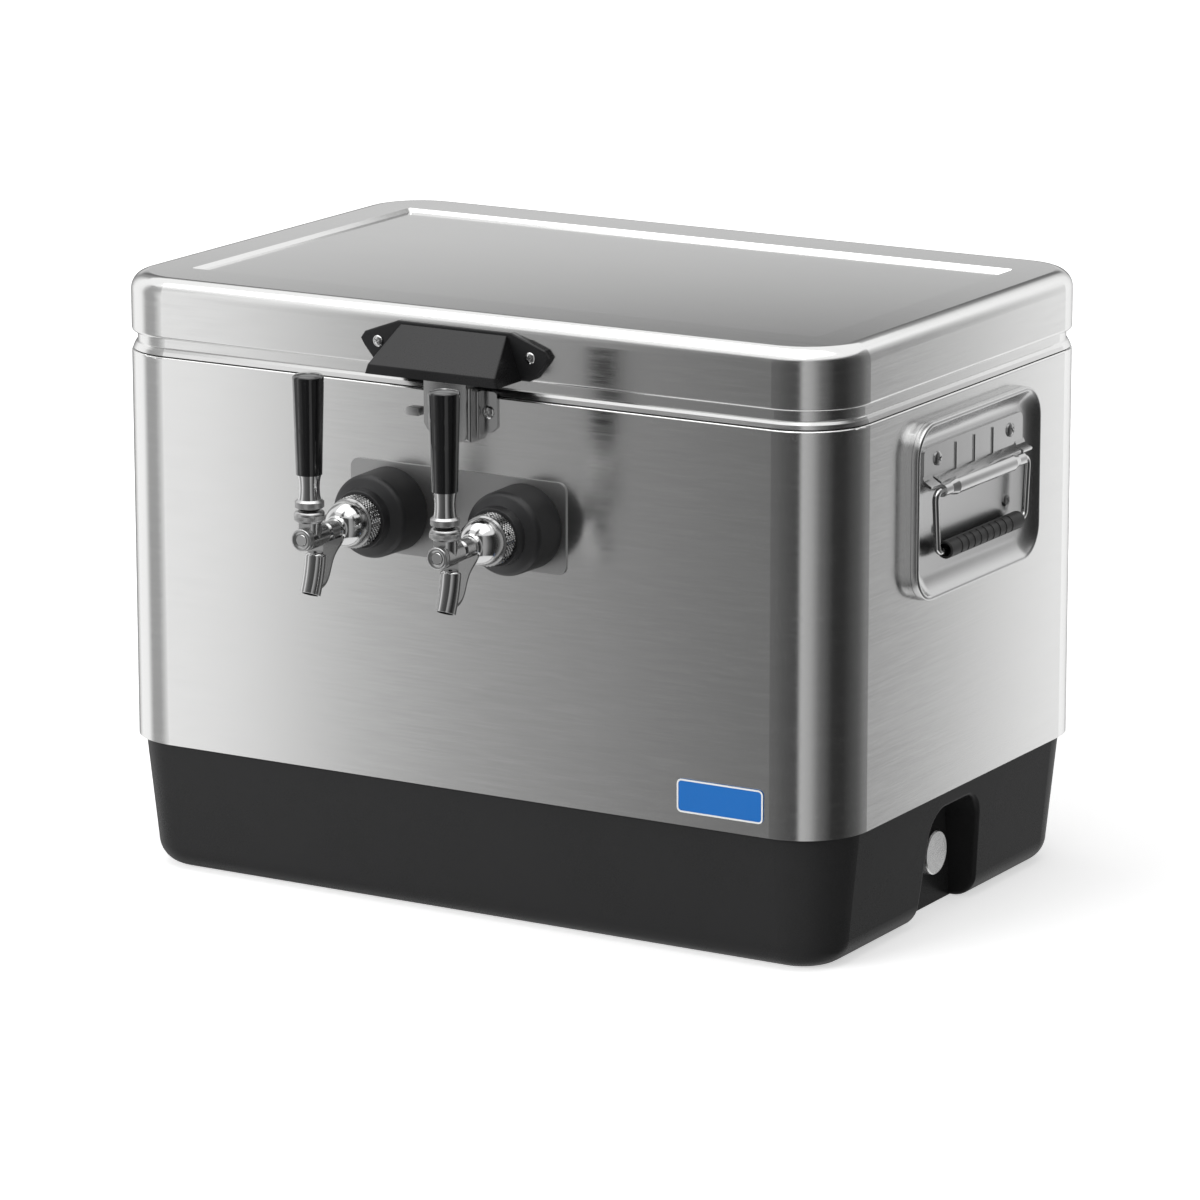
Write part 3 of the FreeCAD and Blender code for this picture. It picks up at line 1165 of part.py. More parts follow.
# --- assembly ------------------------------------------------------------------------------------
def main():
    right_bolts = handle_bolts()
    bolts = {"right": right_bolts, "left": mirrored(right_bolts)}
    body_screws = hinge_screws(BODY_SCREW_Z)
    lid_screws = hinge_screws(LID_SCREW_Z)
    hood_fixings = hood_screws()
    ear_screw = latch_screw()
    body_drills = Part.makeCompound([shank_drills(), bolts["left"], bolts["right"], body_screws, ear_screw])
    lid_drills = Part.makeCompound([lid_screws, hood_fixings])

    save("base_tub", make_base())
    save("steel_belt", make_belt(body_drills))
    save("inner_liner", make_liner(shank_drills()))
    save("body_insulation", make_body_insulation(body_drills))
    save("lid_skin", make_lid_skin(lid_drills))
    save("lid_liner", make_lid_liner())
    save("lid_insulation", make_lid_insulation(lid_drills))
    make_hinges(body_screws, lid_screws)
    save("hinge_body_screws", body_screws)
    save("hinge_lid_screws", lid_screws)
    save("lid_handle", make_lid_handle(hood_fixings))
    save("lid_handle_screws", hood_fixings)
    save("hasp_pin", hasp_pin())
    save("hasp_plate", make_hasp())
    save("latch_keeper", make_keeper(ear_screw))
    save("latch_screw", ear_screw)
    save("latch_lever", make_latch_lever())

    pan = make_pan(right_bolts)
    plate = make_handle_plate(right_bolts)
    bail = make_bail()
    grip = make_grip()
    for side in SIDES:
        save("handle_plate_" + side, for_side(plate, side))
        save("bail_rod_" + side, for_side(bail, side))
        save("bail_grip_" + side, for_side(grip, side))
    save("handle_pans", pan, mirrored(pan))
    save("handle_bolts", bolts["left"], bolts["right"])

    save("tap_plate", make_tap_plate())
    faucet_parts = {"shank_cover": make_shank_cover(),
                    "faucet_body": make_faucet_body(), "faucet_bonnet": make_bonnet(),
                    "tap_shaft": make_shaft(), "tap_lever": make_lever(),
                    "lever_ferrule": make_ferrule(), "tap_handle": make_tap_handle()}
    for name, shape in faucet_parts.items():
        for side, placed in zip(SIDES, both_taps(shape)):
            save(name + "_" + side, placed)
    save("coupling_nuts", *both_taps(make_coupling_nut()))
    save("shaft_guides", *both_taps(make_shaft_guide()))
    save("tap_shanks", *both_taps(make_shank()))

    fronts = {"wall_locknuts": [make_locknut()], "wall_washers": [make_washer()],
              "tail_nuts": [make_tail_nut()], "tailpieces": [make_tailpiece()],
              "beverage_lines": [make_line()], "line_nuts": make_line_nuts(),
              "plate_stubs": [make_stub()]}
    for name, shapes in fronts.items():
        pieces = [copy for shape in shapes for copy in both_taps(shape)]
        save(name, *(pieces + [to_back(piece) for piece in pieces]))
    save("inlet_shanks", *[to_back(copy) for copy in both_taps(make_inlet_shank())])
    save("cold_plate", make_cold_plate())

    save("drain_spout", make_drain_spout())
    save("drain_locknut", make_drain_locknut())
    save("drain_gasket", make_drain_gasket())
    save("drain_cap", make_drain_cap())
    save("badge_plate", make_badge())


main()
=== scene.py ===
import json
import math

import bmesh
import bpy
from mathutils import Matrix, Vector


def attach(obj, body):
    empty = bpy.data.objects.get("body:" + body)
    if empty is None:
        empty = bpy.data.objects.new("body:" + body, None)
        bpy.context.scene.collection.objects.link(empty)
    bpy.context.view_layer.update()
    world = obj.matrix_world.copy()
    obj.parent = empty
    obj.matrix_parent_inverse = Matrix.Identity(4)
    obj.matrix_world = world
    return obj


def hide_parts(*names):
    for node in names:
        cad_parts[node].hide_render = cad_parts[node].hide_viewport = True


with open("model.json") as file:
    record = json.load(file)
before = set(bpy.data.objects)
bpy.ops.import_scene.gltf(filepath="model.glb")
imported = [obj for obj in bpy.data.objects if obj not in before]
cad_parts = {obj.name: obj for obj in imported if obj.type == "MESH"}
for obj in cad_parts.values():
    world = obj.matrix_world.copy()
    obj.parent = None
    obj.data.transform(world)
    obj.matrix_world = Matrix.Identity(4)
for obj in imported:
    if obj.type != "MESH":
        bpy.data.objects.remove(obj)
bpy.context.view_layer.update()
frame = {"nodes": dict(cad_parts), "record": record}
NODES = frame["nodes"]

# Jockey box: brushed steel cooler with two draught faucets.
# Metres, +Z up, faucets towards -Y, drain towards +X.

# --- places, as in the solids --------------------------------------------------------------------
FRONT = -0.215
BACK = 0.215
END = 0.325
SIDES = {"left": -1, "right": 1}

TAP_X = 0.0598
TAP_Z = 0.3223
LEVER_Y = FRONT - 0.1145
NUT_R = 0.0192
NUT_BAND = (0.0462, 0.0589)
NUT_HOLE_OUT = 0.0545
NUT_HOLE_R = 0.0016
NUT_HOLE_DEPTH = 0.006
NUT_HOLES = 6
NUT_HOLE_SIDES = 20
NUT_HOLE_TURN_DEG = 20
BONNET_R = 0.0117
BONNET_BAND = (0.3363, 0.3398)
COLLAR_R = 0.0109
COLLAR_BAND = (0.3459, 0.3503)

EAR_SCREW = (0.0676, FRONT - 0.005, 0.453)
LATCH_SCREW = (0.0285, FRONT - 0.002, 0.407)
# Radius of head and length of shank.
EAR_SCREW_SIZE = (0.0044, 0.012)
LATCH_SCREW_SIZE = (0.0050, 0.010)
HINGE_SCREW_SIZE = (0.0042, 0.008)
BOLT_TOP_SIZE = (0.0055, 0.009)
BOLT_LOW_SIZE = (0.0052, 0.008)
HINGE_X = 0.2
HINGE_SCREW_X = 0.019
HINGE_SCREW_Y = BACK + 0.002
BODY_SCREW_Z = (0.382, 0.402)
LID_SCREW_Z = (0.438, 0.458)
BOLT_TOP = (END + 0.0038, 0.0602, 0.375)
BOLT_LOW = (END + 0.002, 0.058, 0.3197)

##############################

Instructions for the task
Within the listing above, give again exactly every line from the line with "copy in both_taps(make_inlet_shank())])" through the line with "if empty is", both included, and no other line.

Task solution
    save("inlet_shanks", *[to_back(copy) for copy in both_taps(make_inlet_shank())])
    save("cold_plate", make_cold_plate())

    save("drain_spout", make_drain_spout())
    save("drain_locknut", make_drain_locknut())
    save("drain_gasket", make_drain_gasket())
    save("drain_cap", make_drain_cap())
    save("badge_plate", make_badge())


main()
=== scene.py ===
import json
import math

import bmesh
import bpy
from mathutils import Matrix, Vector


def attach(obj, body):
    empty = bpy.data.objects.get("body:" + body)
    if empty is None:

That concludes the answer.